Il figlio irrompe nella coppia e vincola in maniera indelebile il legame genitoriale che si viene a costituire. Infatti, il legame genitore-figlio è per sempre: si può mettere fine a qualsiasi rapporto tranne che all’essere genitori. Il figlio, espressione concreta della progettualità di coppia, fa operare ai due partner un passaggio dalla diade alla triade, comportando una inevitabile modificazione e un importante riaggiustamento. Nel periodo della gravidanza i genitori sviluppano nella loro mente uno spazio per immaginare il bambino non ancora nato, per riflettere su di lui. Si sviluppano immagini, aspettative, sogni ad occhi aperti, paure, desideri che riguardano il ruolo di genitore, i rapporti con i familiari, l’allevamento. Con l’arrivo del bambino poi la coppia dovrà, almeno inizialmente, maturare un reciproco accomodamento in un vasto contesto di piccole abitudini apparentemente banali, ma vitali; piccole cose che formano un’invisibile rete di richieste che regolano molte situazioni di coppia. Il nuovo compito riguarda la condivisione e la negoziazione all’interno della nuova coppia delle modalità con cui accogliere e dare spazio al nuovo arrivato della famiglia.
Si tratta anche di iscrivere il neonato nella storia familiare. Ogni genitore poi dovrà poi fare i conti con il loro essere stati figli e quindi con i loro, spesso diversi, modelli di genitorialità che hanno conosciuto e interiorizzato.
L’obiettivo centrale della transizione alla genitorialità consiste nell’acquisire la capacità di prendersi cura in modo responsabile dei figli nati dall’unione (Erickson, 1982).
La cura responsabile è un compito genitoriale condiviso di madre e padre. Ma chi fa cosa?

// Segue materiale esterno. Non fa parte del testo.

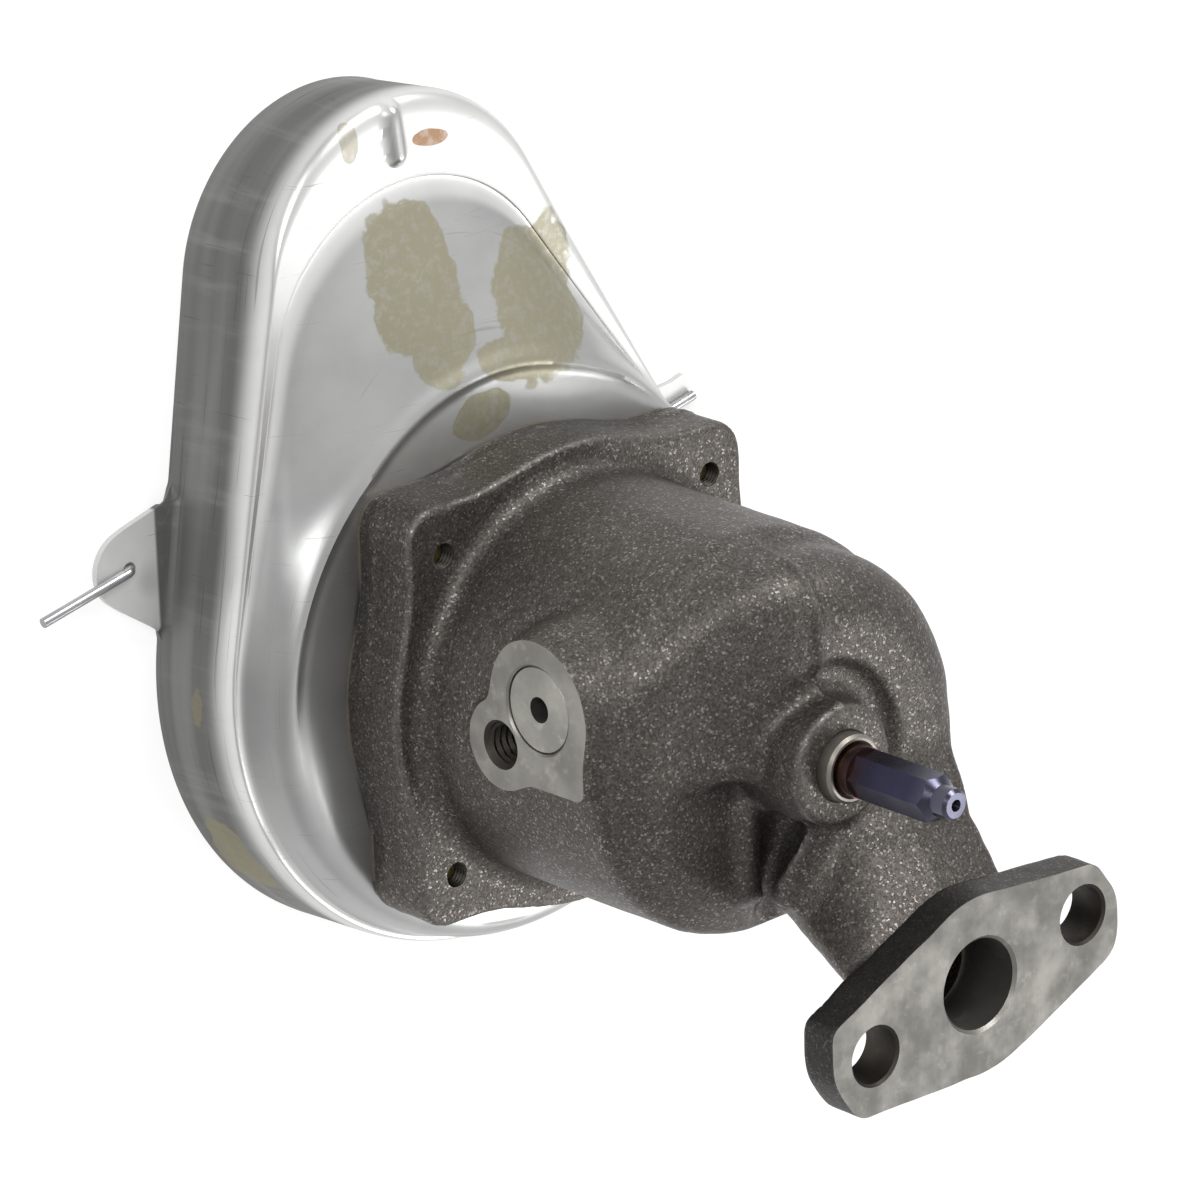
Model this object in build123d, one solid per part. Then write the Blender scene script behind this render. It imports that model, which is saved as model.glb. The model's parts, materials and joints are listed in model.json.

Ogni coppia si organizza in modo spesso differente nell’educazione dei propri figli. Rispetto al passato, oggi i padri iniziano a voler essere molto più presenti nella crescita dei loro bambini anche nell’aspetto più empatico e affettivo. Le vecchie concezioni che facevano riferimento ad una separazione tra il ruolo materno con responsabilità nell’ambito affettivo e di accudimento, e il ruolo paterno con il compito più normativo e sociale, ora praticamente non esistono più. Nell’incontro con le coppie, di fronte ad una lista di compiti educativi, padri e madri hanno detto semplicemente “ad entrambi spetta di svolgere tutti questi ruoli.”
È fondamentale soffermarsi sull’importanza che al bambino sia assicurato allo stesso tempo affetto e norme educative per una crescita armonica.
La funzione paterna ha lo scopo, quindi, di mettere ordine nella relazione tra madre e figlio e di rappresentare la Legge all’interno della famiglia.
È importante sottolineare che non è il padre, in quanto maschio, ad avere obbligatoriamente la funzione paterna, soprattutto nella società di oggi, ma fondamentale è che qualcuno svolga questo compito all’interno della coppia. Oggi, infatti, assistiamo anche a padri che svolgono la funzione materna più accudente e madri la funzione paterna più normativa. È bene ricordare infatti che anche “mancando il padre, chiunque agisca come Legge in una relazione può svolgere la sua funzione (Senin, 1997)”.
Nell’epoca contemporanea, dove spesso assistiamo ad un “impallidirsi” della funzione paterna (regolamentativa) la conseguenza è quella di una società del tutto permissiva in cui i limiti di tolleranza sono aumentati ed il modello educativo ormai diffuso pare essere il permissivismo (Giani Gallino, 2000). Si parla, infatti, di una “società senza padri” in cui il padre ha perso la sua autorità significatività sociale e in cui ogni forma di piacere non è regolato e limitato.
Il padre, tuttavia, come maschio all’interno della coppia ha un ruolo fondamentale e solo suo nel promuovere l’identificazione del ragazzo nel modello maschile e il riconoscimento nella ragazza della propria femminilità.
In conclusione è bene dare valore alla coppia genitoriale, intesa come unione di due ruoli specifici, portatori di modelli distinti e funzionali entrambi a uno sviluppo completo e sano dei figli.